• [Problem to solve]
Render the following material again verbatim, leaving nothing out.

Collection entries
╭──

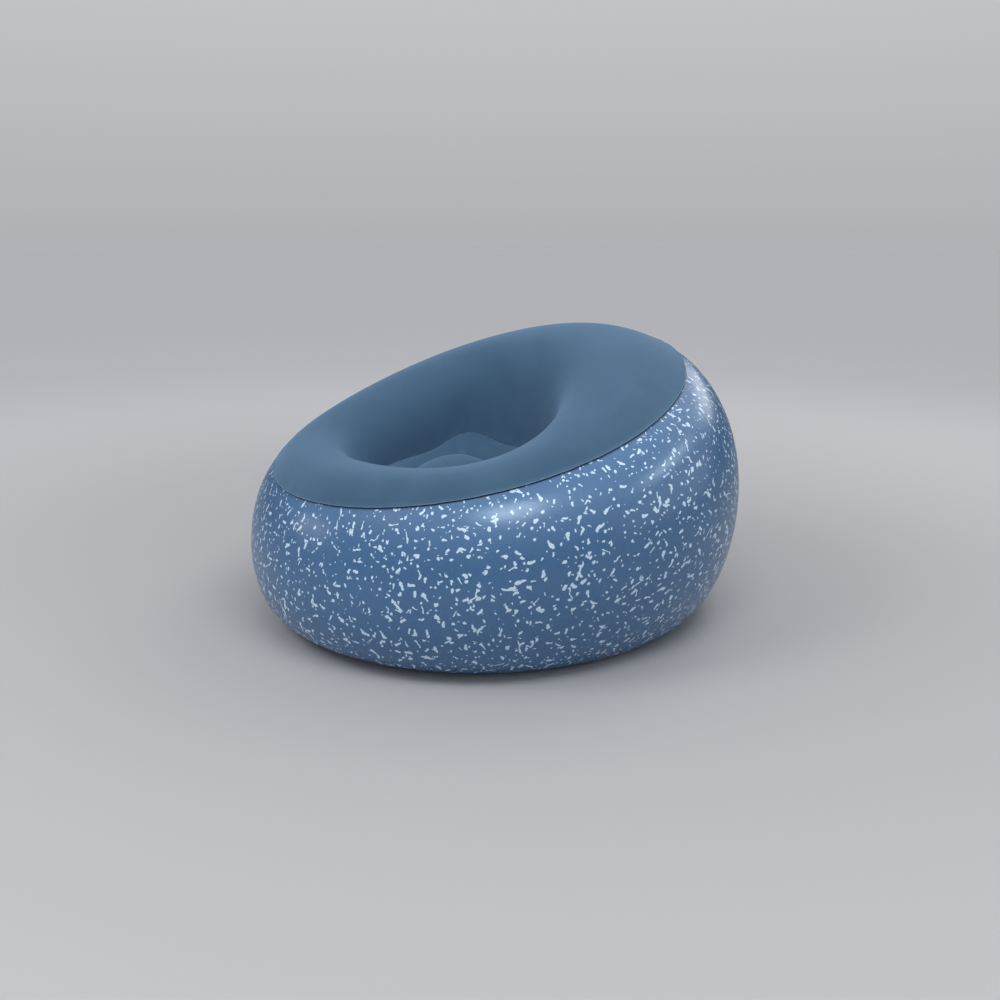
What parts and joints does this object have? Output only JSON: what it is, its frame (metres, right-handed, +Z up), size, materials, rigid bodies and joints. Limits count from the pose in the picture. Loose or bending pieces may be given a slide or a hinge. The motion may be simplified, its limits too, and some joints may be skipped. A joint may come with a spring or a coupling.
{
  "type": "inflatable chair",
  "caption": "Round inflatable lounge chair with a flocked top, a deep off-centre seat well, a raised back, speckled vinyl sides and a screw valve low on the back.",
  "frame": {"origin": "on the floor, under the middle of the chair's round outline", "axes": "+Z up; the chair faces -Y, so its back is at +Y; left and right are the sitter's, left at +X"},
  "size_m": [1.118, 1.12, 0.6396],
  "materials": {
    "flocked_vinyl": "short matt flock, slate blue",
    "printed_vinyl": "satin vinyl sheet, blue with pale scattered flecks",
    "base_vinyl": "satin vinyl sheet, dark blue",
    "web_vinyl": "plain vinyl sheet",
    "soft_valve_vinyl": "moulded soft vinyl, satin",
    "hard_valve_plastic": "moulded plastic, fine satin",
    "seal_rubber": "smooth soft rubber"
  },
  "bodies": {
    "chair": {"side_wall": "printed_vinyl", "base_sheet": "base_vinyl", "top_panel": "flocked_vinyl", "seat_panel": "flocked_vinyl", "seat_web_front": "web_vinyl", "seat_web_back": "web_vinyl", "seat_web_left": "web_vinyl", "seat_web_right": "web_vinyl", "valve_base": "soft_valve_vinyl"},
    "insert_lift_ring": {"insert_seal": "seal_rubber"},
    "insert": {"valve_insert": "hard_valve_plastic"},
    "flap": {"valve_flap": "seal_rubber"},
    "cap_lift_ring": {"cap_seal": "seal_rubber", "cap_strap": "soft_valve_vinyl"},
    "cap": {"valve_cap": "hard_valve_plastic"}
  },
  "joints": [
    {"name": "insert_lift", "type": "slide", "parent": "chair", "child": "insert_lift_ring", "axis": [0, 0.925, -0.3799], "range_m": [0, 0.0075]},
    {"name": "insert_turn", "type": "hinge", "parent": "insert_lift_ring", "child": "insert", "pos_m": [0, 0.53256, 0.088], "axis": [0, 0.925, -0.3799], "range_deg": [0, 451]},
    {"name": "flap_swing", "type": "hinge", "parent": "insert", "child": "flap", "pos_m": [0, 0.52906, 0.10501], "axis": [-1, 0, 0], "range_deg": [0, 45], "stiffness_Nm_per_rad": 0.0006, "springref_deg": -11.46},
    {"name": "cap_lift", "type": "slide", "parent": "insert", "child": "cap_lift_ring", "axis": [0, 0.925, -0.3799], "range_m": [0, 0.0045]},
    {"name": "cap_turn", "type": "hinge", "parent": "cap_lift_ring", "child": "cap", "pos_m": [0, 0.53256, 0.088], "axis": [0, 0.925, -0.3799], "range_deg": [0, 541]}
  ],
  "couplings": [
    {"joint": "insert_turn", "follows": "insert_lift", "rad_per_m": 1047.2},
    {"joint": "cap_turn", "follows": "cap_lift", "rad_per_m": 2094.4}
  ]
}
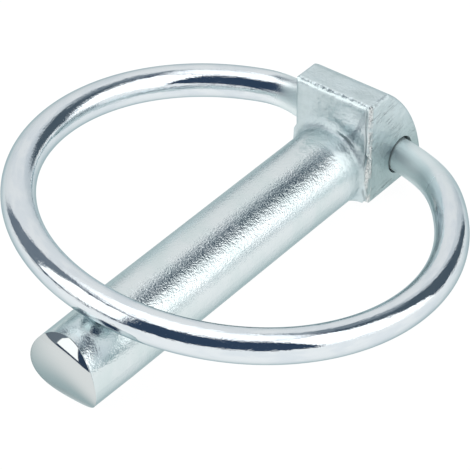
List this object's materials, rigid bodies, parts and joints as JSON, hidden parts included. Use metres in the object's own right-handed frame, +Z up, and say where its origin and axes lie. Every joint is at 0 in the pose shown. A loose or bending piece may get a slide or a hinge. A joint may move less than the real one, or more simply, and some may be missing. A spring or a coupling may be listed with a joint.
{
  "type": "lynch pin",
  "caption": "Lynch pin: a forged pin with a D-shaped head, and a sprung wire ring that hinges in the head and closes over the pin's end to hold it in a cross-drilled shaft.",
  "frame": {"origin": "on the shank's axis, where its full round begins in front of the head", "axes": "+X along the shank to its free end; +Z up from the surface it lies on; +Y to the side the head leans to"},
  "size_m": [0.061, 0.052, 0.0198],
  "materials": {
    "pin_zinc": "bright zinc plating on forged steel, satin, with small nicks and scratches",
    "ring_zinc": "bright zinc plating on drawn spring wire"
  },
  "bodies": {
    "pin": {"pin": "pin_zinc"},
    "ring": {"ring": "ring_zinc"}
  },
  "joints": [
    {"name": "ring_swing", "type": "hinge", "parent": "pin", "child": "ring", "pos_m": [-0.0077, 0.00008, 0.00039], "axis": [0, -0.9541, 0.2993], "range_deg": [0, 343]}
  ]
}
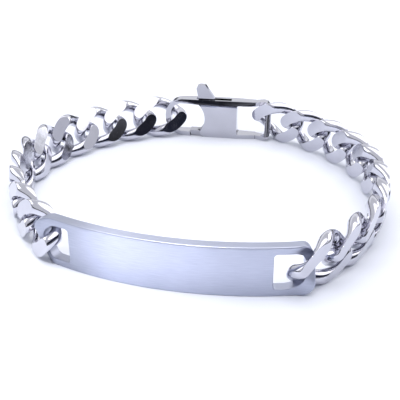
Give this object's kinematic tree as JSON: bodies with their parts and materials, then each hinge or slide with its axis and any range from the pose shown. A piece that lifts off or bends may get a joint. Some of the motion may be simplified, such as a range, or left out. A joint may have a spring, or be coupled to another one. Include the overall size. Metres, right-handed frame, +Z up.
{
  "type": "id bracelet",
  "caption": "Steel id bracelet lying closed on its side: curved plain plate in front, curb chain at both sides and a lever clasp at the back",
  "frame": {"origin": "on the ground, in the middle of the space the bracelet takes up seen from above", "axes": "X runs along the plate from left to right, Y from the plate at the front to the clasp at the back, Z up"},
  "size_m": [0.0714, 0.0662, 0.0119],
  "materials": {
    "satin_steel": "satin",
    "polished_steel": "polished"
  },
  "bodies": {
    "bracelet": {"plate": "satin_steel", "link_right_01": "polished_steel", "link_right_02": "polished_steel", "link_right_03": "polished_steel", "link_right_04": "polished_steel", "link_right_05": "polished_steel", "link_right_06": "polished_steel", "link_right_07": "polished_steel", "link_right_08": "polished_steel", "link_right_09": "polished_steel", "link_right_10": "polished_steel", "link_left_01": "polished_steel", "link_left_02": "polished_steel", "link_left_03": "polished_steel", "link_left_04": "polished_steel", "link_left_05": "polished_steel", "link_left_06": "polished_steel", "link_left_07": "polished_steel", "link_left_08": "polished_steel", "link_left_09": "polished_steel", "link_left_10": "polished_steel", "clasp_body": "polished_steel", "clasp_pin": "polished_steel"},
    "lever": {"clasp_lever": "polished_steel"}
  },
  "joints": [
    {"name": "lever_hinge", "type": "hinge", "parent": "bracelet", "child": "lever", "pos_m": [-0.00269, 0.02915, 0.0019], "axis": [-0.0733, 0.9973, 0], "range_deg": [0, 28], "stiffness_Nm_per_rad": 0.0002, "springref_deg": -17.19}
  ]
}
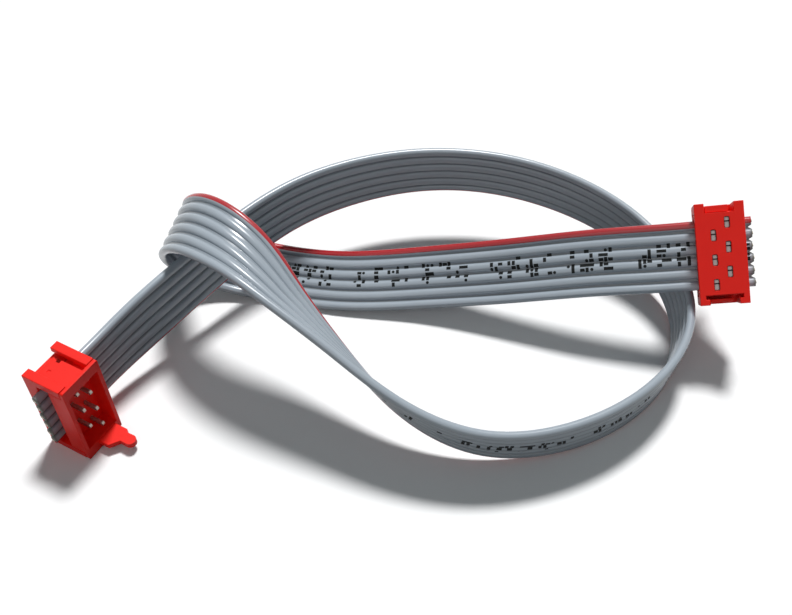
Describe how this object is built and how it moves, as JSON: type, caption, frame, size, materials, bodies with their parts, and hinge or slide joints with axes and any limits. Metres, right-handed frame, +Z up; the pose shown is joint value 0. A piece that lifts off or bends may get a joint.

╰──

• [Full solution]
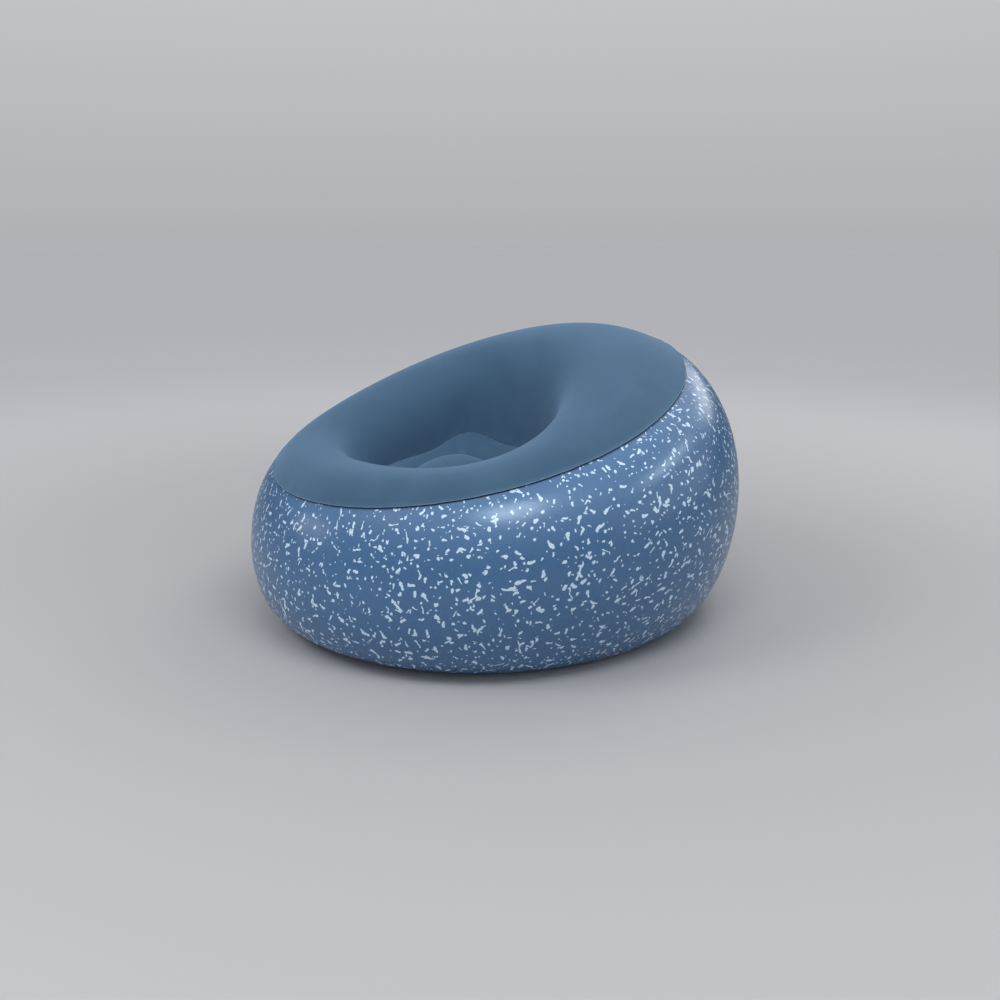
What parts and joints does this object have? Output only JSON: what it is, its frame (metres, right-handed, +Z up), size, materials, rigid bodies and joints. Limits count from the pose in the picture. Loose or bending pieces may be given a slide or a hinge. The motion may be simplified, its limits too, and some joints may be skipped. A joint may come with a spring or a coupling.
{
  "type": "inflatable chair",
  "caption": "Round inflatable lounge chair with a flocked top, a deep off-centre seat well, a raised back, speckled vinyl sides and a screw valve low on the back.",
  "frame": {"origin": "on the floor, under the middle of the chair's round outline", "axes": "+Z up; the chair faces -Y, so its back is at +Y; left and right are the sitter's, left at +X"},
  "size_m": [1.118, 1.12, 0.6396],
  "materials": {
    "flocked_vinyl": "short matt flock, slate blue",
    "printed_vinyl": "satin vinyl sheet, blue with pale scattered flecks",
    "base_vinyl": "satin vinyl sheet, dark blue",
    "web_vinyl": "plain vinyl sheet",
    "soft_valve_vinyl": "moulded soft vinyl, satin",
    "hard_valve_plastic": "moulded plastic, fine satin",
    "seal_rubber": "smooth soft rubber"
  },
  "bodies": {
    "chair": {"side_wall": "printed_vinyl", "base_sheet": "base_vinyl", "top_panel": "flocked_vinyl", "seat_panel": "flocked_vinyl", "seat_web_front": "web_vinyl", "seat_web_back": "web_vinyl", "seat_web_left": "web_vinyl", "seat_web_right": "web_vinyl", "valve_base": "soft_valve_vinyl"},
    "insert_lift_ring": {"insert_seal": "seal_rubber"},
    "insert": {"valve_insert": "hard_valve_plastic"},
    "flap": {"valve_flap": "seal_rubber"},
    "cap_lift_ring": {"cap_seal": "seal_rubber", "cap_strap": "soft_valve_vinyl"},
    "cap": {"valve_cap": "hard_valve_plastic"}
  },
  "joints": [
    {"name": "insert_lift", "type": "slide", "parent": "chair", "child": "insert_lift_ring", "axis": [0, 0.925, -0.3799], "range_m": [0, 0.0075]},
    {"name": "insert_turn", "type": "hinge", "parent": "insert_lift_ring", "child": "insert", "pos_m": [0, 0.53256, 0.088], "axis": [0, 0.925, -0.3799], "range_deg": [0, 451]},
    {"name": "flap_swing", "type": "hinge", "parent": "insert", "child": "flap", "pos_m": [0, 0.52906, 0.10501], "axis": [-1, 0, 0], "range_deg": [0, 45], "stiffness_Nm_per_rad": 0.0006, "springref_deg": -11.46},
    {"name": "cap_lift", "type": "slide", "parent": "insert", "child": "cap_lift_ring", "axis": [0, 0.925, -0.3799], "range_m": [0, 0.0045]},
    {"name": "cap_turn", "type": "hinge", "parent": "cap_lift_ring", "child": "cap", "pos_m": [0, 0.53256, 0.088], "axis": [0, 0.925, -0.3799], "range_deg": [0, 541]}
  ],
  "couplings": [
    {"joint": "insert_turn", "follows": "insert_lift", "rad_per_m": 1047.2},
    {"joint": "cap_turn", "follows": "cap_lift", "rad_per_m": 2094.4}
  ]
}
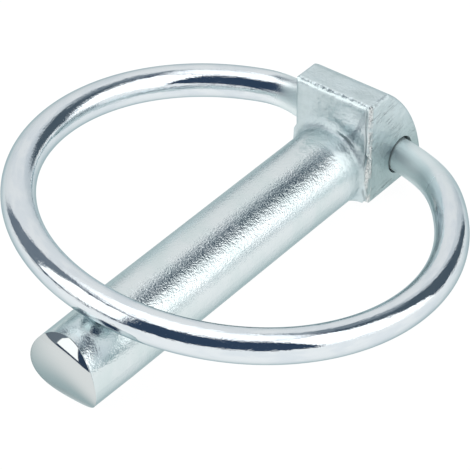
List this object's materials, rigid bodies, parts and joints as JSON, hidden parts included. Use metres in the object's own right-handed frame, +Z up, and say where its origin and axes lie. Every joint is at 0 in the pose shown. A loose or bending piece may get a slide or a hinge. A joint may move less than the real one, or more simply, and some may be missing. A spring or a coupling may be listed with a joint.
{
  "type": "lynch pin",
  "caption": "Lynch pin: a forged pin with a D-shaped head, and a sprung wire ring that hinges in the head and closes over the pin's end to hold it in a cross-drilled shaft.",
  "frame": {"origin": "on the shank's axis, where its full round begins in front of the head", "axes": "+X along the shank to its free end; +Z up from the surface it lies on; +Y to the side the head leans to"},
  "size_m": [0.061, 0.052, 0.0198],
  "materials": {
    "pin_zinc": "bright zinc plating on forged steel, satin, with small nicks and scratches",
    "ring_zinc": "bright zinc plating on drawn spring wire"
  },
  "bodies": {
    "pin": {"pin": "pin_zinc"},
    "ring": {"ring": "ring_zinc"}
  },
  "joints": [
    {"name": "ring_swing", "type": "hinge", "parent": "pin", "child": "ring", "pos_m": [-0.0077, 0.00008, 0.00039], "axis": [0, -0.9541, 0.2993], "range_deg": [0, 343]}
  ]
}
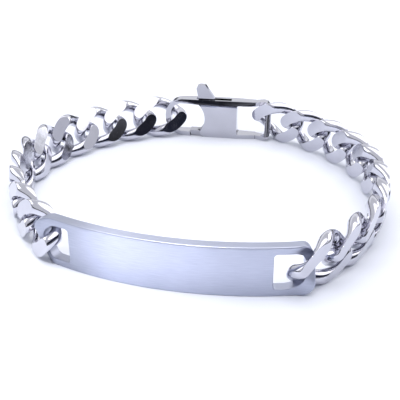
Give this object's kinematic tree as JSON: bodies with their parts and materials, then each hinge or slide with its axis and any range from the pose shown. A piece that lifts off or bends may get a joint. Some of the motion may be simplified, such as a range, or left out. A joint may have a spring, or be coupled to another one. Include the overall size. Metres, right-handed frame, +Z up.
{
  "type": "id bracelet",
  "caption": "Steel id bracelet lying closed on its side: curved plain plate in front, curb chain at both sides and a lever clasp at the back",
  "frame": {"origin": "on the ground, in the middle of the space the bracelet takes up seen from above", "axes": "X runs along the plate from left to right, Y from the plate at the front to the clasp at the back, Z up"},
  "size_m": [0.0714, 0.0662, 0.0119],
  "materials": {
    "satin_steel": "satin",
    "polished_steel": "polished"
  },
  "bodies": {
    "bracelet": {"plate": "satin_steel", "link_right_01": "polished_steel", "link_right_02": "polished_steel", "link_right_03": "polished_steel", "link_right_04": "polished_steel", "link_right_05": "polished_steel", "link_right_06": "polished_steel", "link_right_07": "polished_steel", "link_right_08": "polished_steel", "link_right_09": "polished_steel", "link_right_10": "polished_steel", "link_left_01": "polished_steel", "link_left_02": "polished_steel", "link_left_03": "polished_steel", "link_left_04": "polished_steel", "link_left_05": "polished_steel", "link_left_06": "polished_steel", "link_left_07": "polished_steel", "link_left_08": "polished_steel", "link_left_09": "polished_steel", "link_left_10": "polished_steel", "clasp_body": "polished_steel", "clasp_pin": "polished_steel"},
    "lever": {"clasp_lever": "polished_steel"}
  },
  "joints": [
    {"name": "lever_hinge", "type": "hinge", "parent": "bracelet", "child": "lever", "pos_m": [-0.00269, 0.02915, 0.0019], "axis": [-0.0733, 0.9973, 0], "range_deg": [0, 28], "stiffness_Nm_per_rad": 0.0002, "springref_deg": -17.19}
  ]
}
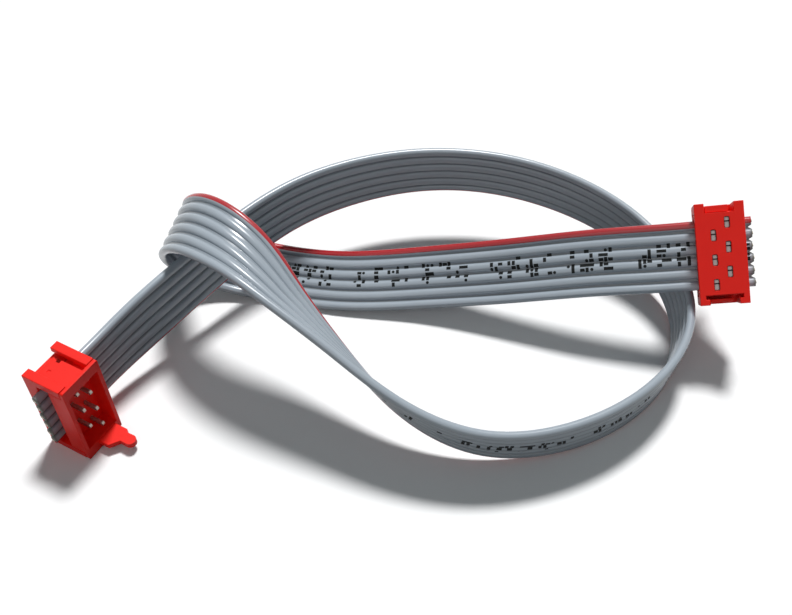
Describe how this object is built and how it moves, as JSON: type, caption, frame, size, materials, bodies with their parts, and hinge or slide joints with axes and any limits. Metres, right-handed frame, +Z up; the pose shown is joint value 0. A piece that lifts off or bends may get a joint.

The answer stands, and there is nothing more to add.